Hecht asks that we continue his indefinite suspension. Hecht again admits his mistakes and states that he was only "motivated by a desire to protect the Crummitts' legal interests" rather than "greed or ill-will." He also points to his "reputation as a competent and truthful practitioner" and that he "made restitution to the Crummitts in the amount of $30,000 from his own funds."
Our holding in Maignan has only marginal value here. In both Maignan and the present case, suspended attorneys engaged in the unauthorized practice of law and did not immediately alert clients to their suspensions. Unlike the attorney in Maignan though, once suspended, Hecht shut down his law practice and did not begin representation of any new clients. Additionally, Hecht's improper conduct was not motivated by financial gain but by, as the hearing judge found, "[a]ttempting to help his wife's friends." Hecht made multiple attempts to obtain new counsel for his clients whereas the lawyer in Maignan made no such efforts. Rather than receive a fee for his unauthorized practice of law like the lawyer in Maignan did, Hecht reimbursed his clients as restitution for their lawsuit ultimately being dismissed. Importantly, Hecht has been suspended once while the lawyer in Maignan had been suspended twice before he was ultimately disbarred.
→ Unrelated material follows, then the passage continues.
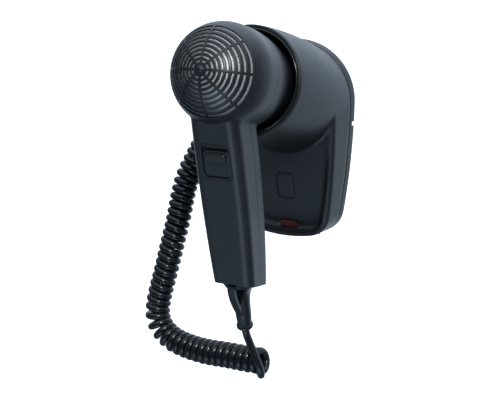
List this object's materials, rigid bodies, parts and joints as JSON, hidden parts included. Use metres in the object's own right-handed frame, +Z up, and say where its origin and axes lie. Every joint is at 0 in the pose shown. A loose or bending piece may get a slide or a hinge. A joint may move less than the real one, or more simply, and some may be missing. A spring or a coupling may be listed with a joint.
{
  "type": "hair dryer holder",
  "caption": "Wall-mounted hair dryer holder: tilted cup on a rounded plate with a docked dryer that lifts out on a curly cord, domed slotted intake and thumb switch.",
  "frame": {"origin": "centre of the wall plate's back face, on the wall plane", "axes": "+Y into the wall, -Y to the room, +Z up, +X to the right for a person facing the wall"},
  "size_m": [0.1708, 0.1969, 0.311],
  "materials": {
    "holder_plastic": "satin moulded",
    "liner_plastic": "polished",
    "lens_red": "clear tinted",
    "lamp_glass": "clear",
    "screw_steel": "zinc plated",
    "inner_plastic": "natural",
    "cord_pvc": "smooth PVC",
    "dryer_plastic": "satin moulded",
    "screen_metal": "perforated",
    "motor_steel": "zinc plated",
    "mica": "mica board",
    "heater_wire": "resistance wire",
    "cutout_body": "pressed",
    "switch_plastic": "satin moulded"
  },
  "bodies": {
    "holder": {"wall_plate": "holder_plastic", "front_cover": "holder_plastic", "cup_liner": "liner_plastic", "badge": "holder_plastic", "pilot_lens": "lens_red", "pilot_lamp": "lamp_glass", "cover_screws": "screw_steel", "terminal_block": "inner_plastic", "terminal_screws": "screw_steel", "dock_switch": "inner_plastic", "cord_gland": "cord_pvc", "holder_clamp": "inner_plastic", "holder_clamp_screws": "screw_steel", "cord_lead": "cord_pvc", "coil_cord": "cord_pvc", "cord_tail": "cord_pvc"},
    "dock_plunger": {"dock_plunger": "inner_plastic"},
    "dryer": {"intake_shell": "dryer_plastic", "outlet_shell": "dryer_plastic", "shell_screws": "screw_steel", "intake_screen": "screen_metal", "fan_duct": "inner_plastic", "motor": "motor_steel", "heater_frame": "mica", "heater_coils": "heater_wire", "heater_sleeve": "mica", "thermal_cutout": "cutout_body", "outlet_grille": "inner_plastic", "switch_frame": "switch_plastic", "switch_body": "inner_plastic", "strain_relief": "cord_pvc", "handle_lead": "cord_pvc", "handle_clamp": "inner_plastic", "handle_clamp_screws": "screw_steel"},
    "fan": {"impeller": "inner_plastic", "motor_shaft": "screw_steel"},
    "thumb_switch": {"switch_slider": "switch_plastic"}
  },
  "joints": [
    {"name": "dryer_lift", "type": "slide", "parent": "holder", "child": "dryer", "axis": [0, -0.9721, 0.2345], "range_m": [0, 0.084]},
    {"name": "dock_press", "type": "slide", "parent": "holder", "child": "dock_plunger", "axis": [0, -0.9721, 0.2345], "range_m": [0, 0.003]},
    {"name": "fan_spin", "type": "hinge", "parent": "dryer", "child": "fan", "pos_m": [0, -0.15554, 0.07991], "axis": [0, -0.9721, 0.2345], "continuous": true},
    {"name": "switch_slide", "type": "slide", "parent": "dryer", "child": "thumb_switch", "axis": [0, -0.2335, 0.9724], "range_m": [0, 0.0042]}
  ],
  "couplings": [
    {"joint": "dock_press", "follows": "dryer_lift", "ratio": 0.035}
  ]
}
The hearing judge concluded that four aggravating factors apply to Hecht. Hecht received prior attorney discipline when he was indefinitely suspended by this Court on May 16, 2013. Additionally, as noted by the hearing judge, Hecht's conduct involved "a pattern of dishonest or deceitful conduct in an effort to delay the resolution of the Crummitts' case" and he "committed multiple offenses when he, for a period of almost ten months, practiced law and represented the Crummitts as their attorney without an active law license." Finally, we note that Hecht had practiced law for a significant period of time since he had been a member of the Maryland Bar for over twenty years.
The hearing court also recognized several mitigating factors. Hecht has repeatedly admitted that he made mistakes in the way he handled the Crummitts' case. As the hearing judge noted, Hecht has "expressed remorse for the mistakes he made in this matter and did not profit from the Crummitts case," instead paying the Crummitts $30,000 of his own money as restitution. Finally, the hearing judge found that Hecht "made numerous unsuccessful efforts to get new counsel to represent the Crummitts and had a reputation as a competent and truthful practitioner."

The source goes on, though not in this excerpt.